**AIM:**
Pick out the lines in the listing below that contain the word "part" and copy them.

**MATERIAL:**
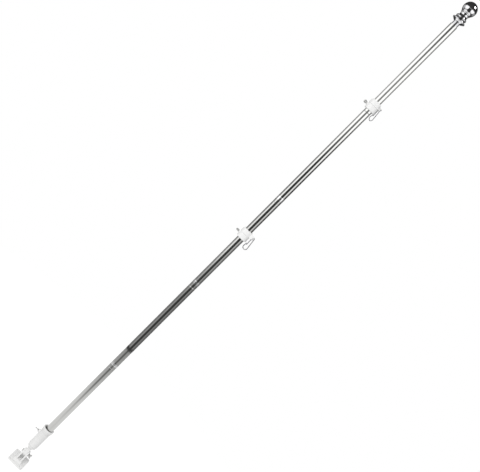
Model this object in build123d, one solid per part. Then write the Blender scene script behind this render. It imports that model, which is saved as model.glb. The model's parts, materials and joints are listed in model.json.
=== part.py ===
from build123d import *
import math
import os

# A house flagpole: five screwed lengths of polished tube with a ball finial, two white flag
# rings with snap hooks, and a tilting socket bracket with a plate that is screwed to a wall.
# Millimetres. Z runs up the pole; the origin is the centre of the plate's back face. The hinge
# bolt lies along X with its wing nut at +X, and the clamping thumbscrews point to -X.

# Pole
TUBE_R = 12.7
TUBE_WALL = 0.7
SECTION_LENGTHS = (380.5, 382.0, 376.5, 389.0, 335.0)  # foot of the pole to its top, joint to joint
COUPLING_RING_L = 13.0
COUPLING_RING_PROUD = 0.2
COUPLING_PLUG_L = 28.0
COUPLING_STUD_L = 20.0
COUPLING_WALL = 3.0
PLUG_GAP = 0.1
GROOVE_BELOW_JOINT = 20.0
GROOVE_DEPTH = 0.35
GROOVE_W = 3.0
GROOVE_FLOOR_W = 1.0
CUT_OVER = 1.0  # how far a cutter runs past the face it opens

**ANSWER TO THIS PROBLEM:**
Model this object in build123d, one solid per part. Then write the Blender scene script behind this render. It imports that model, which is saved as model.glb. The model's parts, materials and joints are listed in model.json.
=== part.py ===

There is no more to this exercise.